Shifting 1 << 64 in a 64 bit integer yields 0, so no need to compute anything for n > 63; shifting should be enough fast

r = n < 64 ? (1ULL << n) - 1 : 0;

But if you are trying this way to know the max value a N bit unsigned integer can have, you change 0 into the known value treating n == 64 as a special case (and you are not able to give a result for n > 64 on hardware with 64bit integer unless you use a multiprecision/bignumber library).

Another approach with bit tricks

~-(1ULL << (n-1) ) | (1ULL << (n-1))

check if it can be semplified... of course, n>0

EDIT

Tests I've done

__attribute__((regparm(0))) unsigned int calcn(int n)
{
  register unsigned int res;
  asm(
    "  cmpl $32, %%eax\n"
    "  jg   mmno\n"
    "  movl $1, %%ebx\n"      // ebx = 1
    "  subl $1, %%eax\n"      // eax = n - 1
    "  movb %%al, %%cl\n"     // because of only possible shll reg mode
    "  shll %%cl, %%ebx\n"    // ebx = ebx << eax
    "  movl %%ebx, %%eax\n"   // eax = ebx
    "  negl %%ebx\n"          // -ebx
    "  notl %%ebx\n"          // ~-ebx
    "  orl  %%ebx, %%eax\n"   // ~-ebx | ebx
    "  jmp  mmyes\n"
    "mmno:\n"
    "  xor %%eax, %%eax\n"
    "mmyes:\n"
    :
    "=eax" (res):
    "eax" (n):
    "ebx", "ecx", "cc"
    );
  return res;
}

#define BMASK(X) (~-(1ULL << ((X)-1) ) | (1ULL << ((X)-1)))
int main()
{
  int n = 32; //...
  printf("%08X\n", BMASK(n));
  printf("%08X %d %08X\n", calcn(n), n&31, BMASK(n&31));
  return 0;
}

Output with n = 32 is -1 and -1, while n = 52 yields "-1" and 0xFFFFF, casually 52&31 = 20 and of course n = 20 gives 0xFFFFF...

EDIT2 now the asm code produces 0 for n > 32 (since I am on a 32 bit machine), but at this point the a ? b : 0 solution with the BMASK is clearer and I doubt the asm solution is too much faster (if speed is a so big concern the table idea could be the faster).

Since you've asked for an elegant way to do it:

const uint64_t MAX_UINT64 = 0xffffffffffffffffULL;
#define N2MINUSONE(n) ((MAX_UINT64>>(64-(n))))

I hate it that (a) n << 64 is undefined and (b) on the popular Intel hardware shifting by word size is a no-op.

You have three ways to go here:

Lookup table. I recommend against this because of the memory traffic, plus you will write a lot of code to maintain the memory traffic.
Conditional branch. Check if n is equal to the word size (8 * sizeof(unsigned long long)), if so, return ~(unsigned long long)0, otherwise shift and subtract as usual.
Try to get clever with arithmetic.
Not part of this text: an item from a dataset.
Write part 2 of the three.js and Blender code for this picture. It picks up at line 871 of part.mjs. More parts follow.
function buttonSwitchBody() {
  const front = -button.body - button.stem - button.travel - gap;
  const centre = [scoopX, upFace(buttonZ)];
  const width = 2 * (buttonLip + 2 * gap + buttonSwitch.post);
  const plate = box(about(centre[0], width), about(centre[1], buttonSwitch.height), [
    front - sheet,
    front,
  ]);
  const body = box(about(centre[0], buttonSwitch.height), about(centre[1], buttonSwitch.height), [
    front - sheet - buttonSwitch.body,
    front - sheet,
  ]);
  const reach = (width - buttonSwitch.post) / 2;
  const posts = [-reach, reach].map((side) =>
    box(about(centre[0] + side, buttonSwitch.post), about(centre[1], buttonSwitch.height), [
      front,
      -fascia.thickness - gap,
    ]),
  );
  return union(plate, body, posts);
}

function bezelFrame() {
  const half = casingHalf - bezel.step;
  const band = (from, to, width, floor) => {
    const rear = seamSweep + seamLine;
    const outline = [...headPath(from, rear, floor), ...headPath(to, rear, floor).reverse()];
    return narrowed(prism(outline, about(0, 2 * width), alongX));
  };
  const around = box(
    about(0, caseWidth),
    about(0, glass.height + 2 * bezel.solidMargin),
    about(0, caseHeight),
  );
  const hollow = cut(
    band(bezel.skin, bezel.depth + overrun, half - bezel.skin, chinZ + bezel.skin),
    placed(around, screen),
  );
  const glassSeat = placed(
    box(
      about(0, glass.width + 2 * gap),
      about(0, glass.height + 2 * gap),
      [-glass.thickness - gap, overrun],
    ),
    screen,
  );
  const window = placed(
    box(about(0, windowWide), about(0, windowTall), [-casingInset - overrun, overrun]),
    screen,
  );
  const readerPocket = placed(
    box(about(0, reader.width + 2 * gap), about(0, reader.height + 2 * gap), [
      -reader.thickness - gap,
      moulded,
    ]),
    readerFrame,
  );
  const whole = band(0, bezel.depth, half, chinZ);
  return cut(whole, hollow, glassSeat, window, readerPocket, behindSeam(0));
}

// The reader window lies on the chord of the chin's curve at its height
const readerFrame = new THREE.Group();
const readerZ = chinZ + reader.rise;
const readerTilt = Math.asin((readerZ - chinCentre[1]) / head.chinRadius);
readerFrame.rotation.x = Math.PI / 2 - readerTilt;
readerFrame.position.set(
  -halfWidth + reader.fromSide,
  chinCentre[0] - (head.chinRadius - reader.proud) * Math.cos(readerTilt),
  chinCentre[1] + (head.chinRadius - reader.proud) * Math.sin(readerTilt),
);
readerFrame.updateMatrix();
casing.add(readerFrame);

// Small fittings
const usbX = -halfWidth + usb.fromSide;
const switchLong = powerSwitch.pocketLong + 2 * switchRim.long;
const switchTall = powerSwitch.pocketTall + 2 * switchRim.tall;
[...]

For example, in real numbers 2^n = 2^(n-1) + 2^(n-1), and you can exploit this identity to make sure you never use a power equal to the word size. But you had better be very sure that n is never zero, because if it is, this identity cannot be expressed in the integers, and shifting left by -1 is likely to bite you in the ass.

I personally would go with the conditional branch—it is the hardest to screw up, manifestly handles all reasonable cases of n, and with modern hardware the likelihood of a branch misprediction is small. Here's what I do in my real code:

/* What makes things hellish is that C does not define the effects of
   a 64-bit shift on a 64-bit value, and the Intel hardware computes
   shifts mod 64, so that a 64-bit shift has the same effect as a
   0-bit shift.  The obvious workaround is to define new shift functions 
   that can shift by 64 bits. */

static inline uint64_t shl(uint64_t word, unsigned bits) {
  assert(bits <= 64);
  if (bits == 64)
    return 0;
  else
    return word << bits;
}

I think the issue you are seeing is caused because (1<<n)-1 is evaluated as (1<<(n%64))-1 on some chips. Especially if n is or can be optimized as a constant.
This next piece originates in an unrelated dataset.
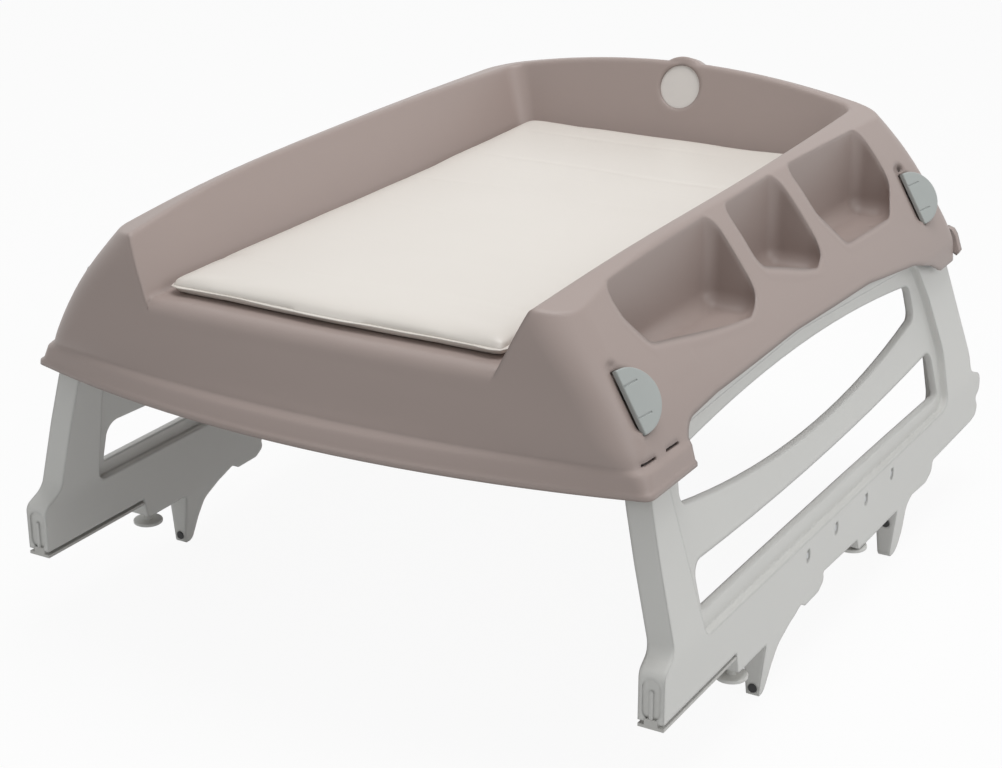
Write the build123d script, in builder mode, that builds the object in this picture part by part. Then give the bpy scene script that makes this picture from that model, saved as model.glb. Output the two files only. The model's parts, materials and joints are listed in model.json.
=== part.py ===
from build123d import *
import os
from math import atan2, cos, degrees, hypot, sin, sqrt, tan, radians

os.makedirs("parts", exist_ok=True)

# A changing table that stands across a bathtub or a cot.
# A moulded top shell carries a thin mat, and two moulded leg panels hinge
# inward under it. X runs across the table, Y from its front (the open end
# of the mat) to its back, Z up. The origin is the middle of its footprint.

# Driving sizes of the leg panels
leg_length = 914.0
leg_height = 272.0
hook_drop = 82.0
leg_back_share = 0.984
leg_thickness = 27.0
web_thickness = 9.0
leg_lean = 12.9
leg_foot_x = 371.5
leg_bend_height = 60.0
leg_bend_radius = 90.0

# Driving sizes of the shell
lip_height = 223.0
lip_reach = 41.0
shell_height = 207.0
shell_half_width = 360.0
shell_length = 903.0
shell_wall = 4.5
ridge_round = 4.0
front_edge_round = 16.0
front_bead_radius = 15.0
rim_arch = 27.0
crown_half_width = 250.0
floor_height = 99.0
floor_flat = 561.0
floor_rise = 12.0
pocket_floor = 77.0
pocket_round = 16.0

# Clearances
run_gap = 0.05
lie_gap = 0.3
plate_gap = 0.5
overrun = 60.0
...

Given that, there are many minor variations you can do. For example:

((1ULL<<(n/2))<<((n+1)/2))-1;

You will have to measure to see if that is faster then special casing 64:

(n<64)?(1ULL<<n)-1:~0ULL;

It is true that in C each bit-shifting operation has to shift by less bits than there are bits in the operand (otherwise, the behavior is undefined). However, nobody prohibits you from doing the shift in two consecutive steps

r = ((1ULL << (n - 1)) << 1) - 1;

I.e. shift by n - 1 bits first and then make an extra 1 bit shift. In this case, of course, you have to handle n == 0 situation in a special way, if that is a valid input in your case.

In any case, it is better than your for cycle. The latter is basically the same idea but taken to the extreme for some reason.

Ub = universe in bits = lg(U):
high(v) = v >> (Ub / 2)
low(v) = v & ((~0) >> (Ub - Ub / 2))  // Deal with overflow and with Ub even or odd

You can exploit integer division inaccuracy and use the modulo of the exponent to ensure you always shift in the range [0, (sizeof(uintmax_t) * CHAR_BIT) - 1] to create a universal pow2i function for integers of the largest supported native word size, however, this can easily be tweaked to support arbitrary word sizes.

I honestly don't get why this isn't just the implementation in hardware for bit shift overflows.

#include <limits.h>
static inline uintmax_t pow2i(uintmax_t exponent) {
    #define WORD_BITS  ( sizeof(uintmax_t) * CHAR_BIT )
    return ((uintmax_t) 1) << (exponent / WORD_BITS) << (exponent % WORD_BITS);
    #undef WORD_BITS
}

From there, you can calculate pow2i(n) - 1.